The part that takes time is learning your gears. Two chainrings and ten or eleven cogs makes for a good spread of choices. Try to keep the cadence high enough (an easier gear) so you aren't pushing hard and feeling the burn in your legs. There are times for the 'burn' in training, of course, but it is unnecessary when just learning the ropes. Find your comfortable zones first and recognize that this will change because of the dynamic environment that the gym can't replicate.
TIP: Becoming bike aware. Bike awareness is a skill that encompasses everything to do with being conscious of your immediate environment. You will quickly find that being alert for pot holes, road furniture, pedestrians, vehicles, or the riders around you in a bunch, becomes second nature. Take time before every outing to acknowledge your intention to remain aware for the duration of the ride, keep your eyes up, and stay safe.
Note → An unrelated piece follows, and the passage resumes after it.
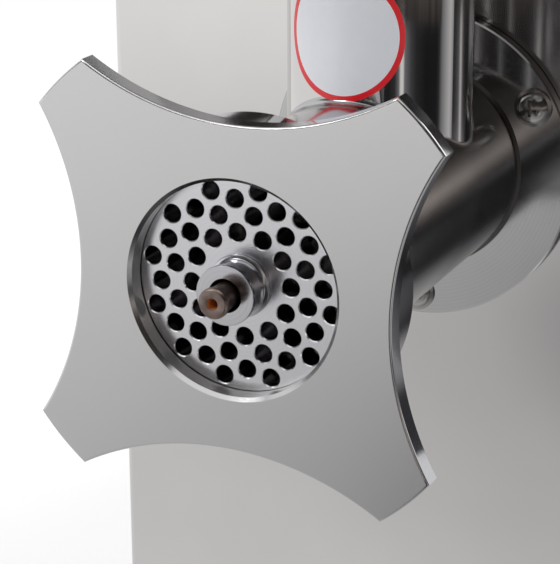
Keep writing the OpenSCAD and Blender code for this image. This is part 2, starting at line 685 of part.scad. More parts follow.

RELATED:: Road cycling checklist for beginners
3. Find a beginners group
The quickest way to get moving on a road bike? Find a bunch that caters to new riders and learn from the experienced. Riding in a bunch teaches so much - bike handling, smooth riding, regulating speed and effort, delicate brake control - it just can't be replicated anywhere else.
Cycling groups are generally friendly and welcoming and most are more than willing to help someone convert from a spin class to the open road.